La réglementation doit encourager les pulvérisateurs viticoles plus vertueux
Les autorisations de mise sur le marché devraient favoriser l’achat d’équipements de pulvérisation réduisant la dérive. Ce n’est pas le cas pour toutes les situations.
Les autorisations de mise sur le marché devraient favoriser l’achat d’équipements de pulvérisation réduisant la dérive. Ce n’est pas le cas pour toutes les situations.
Pour l’application de produits phytosanitaires à proximité de zones sensibles, il existe différents types de zones tampons : les ZNT (zones non traitées) aquatiques, depuis 2006, les DSR (distances de sécurité riverains, depuis 2019), les DSPPR (distances de sécurité personnes présentes et résidents), ainsi que les ZNT arthropodes et ZNT plantes non-cibles. Si les ZNT aquatiques et les DSR (dans le cadre de chartes départementales) peuvent être diminuées par l’emploi de techniques de pulvérisation reconnues officiellement comme réduisant la dérive (buses antidérive, panneaux récupérateurs, etc.), il n’en est rien pour les autres types de zones tampons.
Un impact important dans les petites parcelles en zone péri-urbaine
Regroupant vingt-sept membres (issus de l’Inrae, d’instituts techniques, de constructeurs, etc.) au sein de Végéphyl, la Commission interprofessionnelle d’étude des techniques d’application de produits phytosanitaires (Cietap) met en alerte sur l’absence de géométrie variable concernant la réglementation des DSPPR et des ZNT arthropodes et plantes non-cibles. Pour les produits phyto concernés, l’autorisation de mise sur le marché (AMM) définit des distances à respecter à proximité des zones sensibles (riverains). Ces distances ne sont pas modulables, même avec les appareils réduisant de manière importante la dérive. Une distance qui peut être très prégnante en termes de pourcentage de la surface impactée, dans les parcellaires de petite taille et/ou en zone périurbaine.
Une réglementation figée
Alors que le projet Capriv (Concilier application des produits phytopharmaceutiques et protection des riverains), construit en concertation avec l’Anses, et finalisé en 2023, met clairement en évidence la réduction drastique de la dérive permise par certains équipements de pulvérisation utilisés par les agriculteurs, viticulteurs et arboriculteurs, la situation reste figée concernant les réglementations. Pire, à mesure que les AMM se renouvellent, les DSR sont progressivement remplacées par les DSPPR, fixes quelle que soit la technologie
La Cietap s’inquiète de cette situation qui n’incite pas les agriculteurs, viticulteurs et arboriculteurs à investir dans des matériels d’application plus vertueux. C’est d’autant plus vrai que la conjoncture économique se tend dans bon nombre de régions. Le risque est que de nombreux viticulteurs s’interrogent sur la pertinence de s’équiper, par exemple, de pulvérisateurs avec panneaux récupérateurs, moins maniables et plus exposés à la casse, alors qu’ils ne permettent pas de traiter plus près des zones sensibles et sont beaucoup plus chers que les pulvérisateurs les plus simples, aux performances plus discutables.
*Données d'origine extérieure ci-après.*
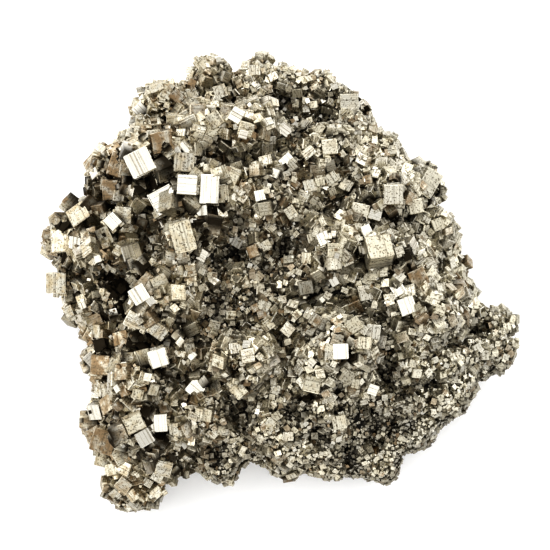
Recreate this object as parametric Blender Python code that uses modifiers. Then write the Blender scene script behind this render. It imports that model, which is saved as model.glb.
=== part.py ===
"""Pyrite specimen: one lumpy mass of massive pyrite on a flat broken base, with the crystals that
can be picked out by eye seated in it as separate cubes.

Metres, +Z up. The base lies on z = 0 and the middle of the whole specimen's outline is x = y = 0.
Lengths in the tables below are millimetres and angles are degrees.
"""

import math

import bmesh
import bpy
from mathutils import Matrix, Vector

MM = 0.001

# The mass
LOBE_SEGMENTS = 24
LOBE_RINGS = 16
KNOB_STRETCH = 1.3  # height of a knob over its width
GROUND_WAIST = 0.3  # the ground is widest at this share of its height
VOXEL = 1.8 * MM
KNOBBLE_HEIGHT = 2.0 * MM  # from the deepest to the highest of the small knobbles on the skin
KNOBBLE_WIDTH = 6.5 * MM
KEPT_FACES = 0.15  # share of the remeshed faces that the mass keeps

# The crystals
SEAT_GAP = 0.3 * MM  # clearance round a crystal in its seat, and between two crystals
EDGE_FACET = 0.07  # width of the small facets along a cube's edges, as a share of its edge
SUNK_SHARE = 0.42  # how much of a cube lies below the skin of the mass

MASS_NAME = "massive_pyrite"
CUT_WIDTH = 200 * MM  # the block that cuts the base flat, across and from its top to its foot
CUT_DEPTH = 30 * MM

# The mass is a heap of rounded lobes. Each is x, y, radius and the height of its top.
KNOBS = {
    # knobs round the outline, clockwise from the top left
    "top_left_knob": (-17, 50, 7, 23),
    "top_knob": (-3, 50.5, 7, 24),
    "top_right_knob": (7, 48.5, 6, 22),
    "upper_right_knob": (16.5, 45, 5, 20),
    "upper_right_fill": (17, 35, 6, 26),
    "upper_right_arm": (22.5, 30.5, 6.5, 25),
    "upper_right_rim": (31.5, 24, 6.5, 26),
    "right_shoulder": (34.5, 12, 6.5, 27),
    "right_rim": (37, 6, 6.5, 24),
    "east_upper": (41, -3.5, 5, 22),
    "east_knob": (50.5, -9.5, 4.5, 20),
    "east_tip": (50, -14, 5.5, 19),
    "east_shoulder": (41, -17, 7.5, 22),
    "east_ledge": (36.5, -25, 7, 21),
    "southeast_rim": (28.5, -31.5, 7, 20),
    "front_right_tip": (23, -38.5, 6.5, 18),
    "front_right": (14, -36.5, 8, 20),
    "front": (3, -36, 8.5, 20),
    "front_left": (-13, -38, 7.5, 20),
    "foot_neck": (-26, -40, 6, 17),
    "foot_lump": (-34, -45.5, 6.5, 15),
    "lower_left_rim": (-38, -27.5, 7, 21),
    "southwest_rim": (-39.5, -15, 7, 21),
    "southwest_shoulder": (-43.5, -1, 9, 22),
    "west_rim": (-46, 10.5, 10, 25),
    "northwest_rim": (-37.5, 27, 8.5, 26),
    "northwest_fill": (-32.5, 34.5, 6.5, 24),
    "lower_left_tip": (-40, -34.5, 5.5, 19),
    "upper_left_knob": (-28.5, 45, 7, 23),
    # the crown
    "crown_northwest": (-28, 23, 10, 37),
    "crown_twins": (-17, 18, 8, 38),
    "crown_north": (-20, 35, 8, 33),
    "crown_north_middle": (-6, 35, 8, 34),
    "crown_northeast": (10, 28, 11, 35),
    "crown_east": (24, 18, 9, 35),
    "crown_middle": (-2, 18, 8.5, 37),
    "crown_centre": (12, 6, 8.5, 39),
    "crown_tongue": (-20, 6, 6, 39),
    "crown_southeast": (24, 3, 10, 38),
    "crown_right": (32, -8, 10.5, 35),
    "crown_south": (13, -17, 10, 40),
    "crown_west": (-25, -5, 9, 38),
    "west_middle": (-39, 7, 9, 32),
    "south_ridge": (-8, -20, 8, 37),
    "lower_left_crown": (-30, -22, 9.5, 33),
    "lower_left_low": (-31, -33, 9, 29),
    "southeast_ledge": (34, -17, 8, 28),
    "south_middle": (9, -28, 8, 32),
    "lower_ledge": (25, -28, 6.5, 24),
    "south_low": (-1, -32, 8, 27),
    "front_middle": (-17, -31, 9, 27),
}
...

Par effet domino, si les ventes d’appareils plus vertueux baissent, les constructeurs vont amortir plus difficilement les investissements dans les programmes de recherche et développement initiés depuis de nombreuses années et visant à réduire la dérive, à améliorer les pratiques agroenvironnementales et à limiter l’exposition humaine.
Prendre en compte également les bienfaits des haies
Outre les équipements de pulvérisation, les haies ont aussi des effets bénéfiques sur la dérive et par conséquent sur la protection du voisinage. C’est ce qu’il ressort d’essais réalisés au sein de l’UMT Ecotech (IFV, Inrae) dans le cadre du projet Driftprotect. On constate une réduction de la dérive générée par un pulvérisateur pneumatique de l’ordre de 75 % par la présence d’une haie en lauriers sauce. Cette réduction de dérive importante est également observée avec un pulvérisateur à rampe face-par-face (avec versus sans haie), ainsi que par l’emploi d’une haie artificielle (filet) à la place d’une haie naturelle. Les résultats du projet doivent faire l’objet d’une publication dans les prochains mois.